According to the CS, the framework aims to ease the government’s reliance on foreign loans to finance the project, which is estimated to cost Ksh645.95 billion ($5 billion).

Recent Plans

The Kenya Kwanza administration has revived plans to extend the SGR line, which currently terminates in Naivasha—a decision made during the second term of the previous government. Experts argue this has cost Kenya revenue from transit goods destined for landlocked countries linked to Kenya’s port, including the DRC, Uganda, Rwanda, Burundi, and South Sudan.

Initially, the government had planned to raise 30% of the capital and outsource the remaining funding. However, Chirchir indicated that Kenya is now pushing for China to finance the entire project, according to Business Daily.
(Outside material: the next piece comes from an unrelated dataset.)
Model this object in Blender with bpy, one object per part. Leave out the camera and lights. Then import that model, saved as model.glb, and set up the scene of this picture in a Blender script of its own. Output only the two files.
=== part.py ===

“We have a framework where we are seeking to commercialise aspects of the project that are profitable. With that $5 billion investment, we’re looking to reduce the portion that would otherwise go to freight—such as buying engines, bogies, and rolling stock,” Chirchir said.

“We are seeking a freight concession. Just like roads are built and users buy their vehicles to operate on them, we will build the rail and invite investors to handle the rolling stock and run freight operations,” he added.

Extension to Uganda

The original SGR framework, initiated under former President Uhuru Kenyatta, aimed to connect the Kenyan port to Uganda and other landlocked countries. However, it stalled after reports that China had shifted its financing priorities away from sovereign loans toward smaller, commercially viable investments.

Uganda’s delay in committing to construct its section of the line between Malaba and Kampala also disrupted progress.

However, during President William Ruto’s visit to China in April this year, talks were revived. Both countries committed to building their respective segments of the railway to resume the regional integration effort.

Mombasa to Nairobi SGR

The SGR project was launched in 2013 to speed up the movement of people and goods. The first phase, from Mombasa to Nairobi, was completed in 2017 and halved travel time compared to road transport.

Phase 1 cost Ksh490.92 billion, 90% of which was funded through Chinese loans. Phase 2A, which extended the line to Naivasha, was completed during President Uhuru’s second term at a cost of Ksh193.78 billion. The terminus in Naivasha has been widely criticised as being "in the middle of nowhere."

As of November 2024, the original Ksh539 billion loan borrowed for Phases 1 and 2A had ballooned to Ksh737.5 billion due to interest accrued from non-payment. Revenues from the existing lines remain insufficient to service the loan and sustain operations.